There is no hierarchy of age in the Church, yet our front window too often gives a very different impression. Francesco preached on Sunday about young people being the Church of now. Of course, that’s not a naïve cult-of-youth soundbite. It’s a plea for participation, commitment and endurance from young people. A culture we might say of belonging.
Catechesis or teaching sessions are part of the WYD programme. The group I was requested to lead was very mixed – Canadians, Thais, some Turks, a group from the USA, Cook Islanders, Jamaicans, Trinidadians, Tanzanians and others. Catechesis time was followed by a general Q and A session. I emphasized that any question was welcome; nothing was off the table.
The first three questions from this hugely diverse cultural mix of young people were all broadly speaking about sexuality. Transgender, and being gay – were the first two. A Bishop is exposed answering those. But that’s leadership. I don’t mind putting my neck on the line for love. To pretend that homosexuality and gender dysphoria do not exist or are somehow outside God’s plan for humanity, is a rejection not defense of truth and thus nonsensical. The inadequacy of the commentary on sexuality of some within the Church I believe is impacting negatively on the entire credibility of the Church. And in some areas, it’s time theology caught up with science. Thankfully the recent Synod in Rome on young people acknowledged this.
It was the third question, however, which left me speechless, choking.
A girl from Jamaica stood up, looked me in the eye, and said: All life is a blessing, right Bishop? (Sure, I responded.) Then why does the Church define me as being the result of fornication?
I was reduced to silence for some time, not because I didn’t have a response. But because the thought of that young woman’s pain (and I assumed also her Mum’s) left me only with the language of a lumpy throat: silence.
We, the Church, will always fall short in communicating God’s love. We are human and limited. But every privileged moment of truly sharing another’s pain will be a step of purification and hope for us all and those we encounter.
After the questions were over and the crowds dispersed, I found that Jamaican girl and hugged her. And through her tears she simply said: thank you.
Blog 5 – February 7
Since return from Panama many have asked me something along the lines of, what impressed you most…? Lasting ponderings I think are what count.
I left for WYD with few expectations. But I return convinced that it is truly transformational. For everyone.
Pope Francis during WYD emphasized the need for a culture of encounter, both within the Church and within broader society. There are lots of ways to imagine that. Talking with people rather than about or at people is one. Making lasting friendships rather than superficial virtual ones is another.

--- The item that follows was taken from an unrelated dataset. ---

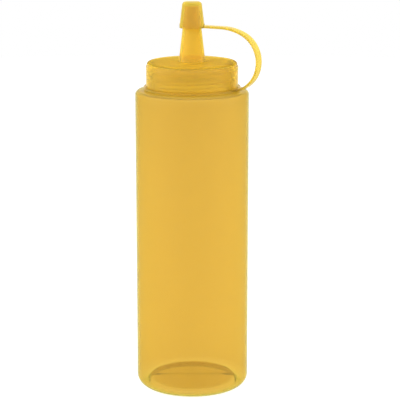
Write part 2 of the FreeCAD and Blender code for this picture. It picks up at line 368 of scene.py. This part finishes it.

A primacy of encounter also shapes ministry and our vision for a parish or iwi whakapono. There is a tendency for parish ministry to become increasingly bureaucratic. Our contemporary instruments of communications – iPhones, computers etc tend to see us spend more time seated than on our feet.
Pope Francis would love it if we Bishops, priests, youth ministers and parish staff etc were seen less often in offices and more often in people’s homes, classrooms, our streets and fields; talking rather than typing.
The best encounter is face to face (incidentally maybe that explains something of young people’s attraction to Adoration). Ear to ear. Jesus was a walker. Constantly on pilgrimage to the final destination of Jerusalem. Yes, of course our world has changed. But I don’t think anyone dies wishing they spent more time in the office.
The challenge I am coming home with is to spend less time behind my desk. That might sound trite, but it just might also be transformative. I feel great that today I spent half the day in one of our Colleges. Thanks to all at St Peter’s for a beautiful Mass and chat time.